My father and I used to bond over bonfires- in a gruff, tight-lipped, manly way.

That was yesterday. This morning I was going through a suitcase of photos belonging to my grandfather and found the draft of a poem he must have written as a young man. I couldn’t make much sense of the middle because of all the crossings out- so I’ve omitted it.

Oh if I knew an enchanting walk
Away from relations inarticulate talk,
A little lone, but far from town
In which I might find a bed of down
Where aching boots and weary mind
Might lie and soliloquize for a time.
……………

One day I am sure I shall find
On this troubled earth of minds
This undisturbed and restful grave.

I showed it to my mother. “Oh dear,” she said cheerfully, “and we cremated him.”

[identity profile] halfmoon-mollie.livejournal.com 2005-01-24 09:00 am (UTC)(link)
We think we live in a noisy world.
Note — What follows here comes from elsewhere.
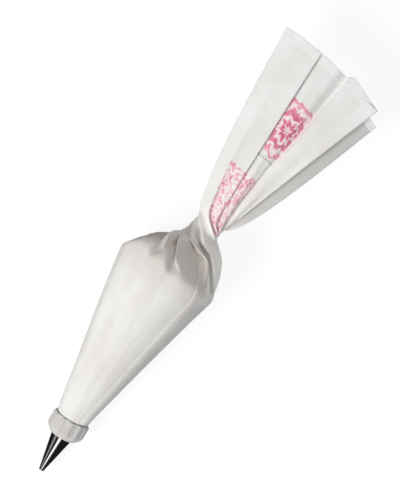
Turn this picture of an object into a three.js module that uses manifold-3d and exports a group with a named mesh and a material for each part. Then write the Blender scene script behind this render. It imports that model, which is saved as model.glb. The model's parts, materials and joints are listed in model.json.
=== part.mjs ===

Sounds like your Grandfather thought he did, and he was probably correct. Just different noises.

I am partial to bonfires on our beach in the summer. There are six of us - well, there WERE six of us - pretty much of an age - who used to build fires that blazed at first, then settled down. We talked long into the night - sometimes all of us, sometimes just two or three.

Two of our number are gone, hopefully to that undisturbed and restful grave like that of your grandfather.

Thanks for helping me remember those fires....

[identity profile] poliphilo.livejournal.com 2005-01-25 01:14 am (UTC)(link)
My family makes sandcastles. Judging by the family photos, it's a tradition that goes back to the 1920s. My father was so keen he used to take a big garden spade to the beach.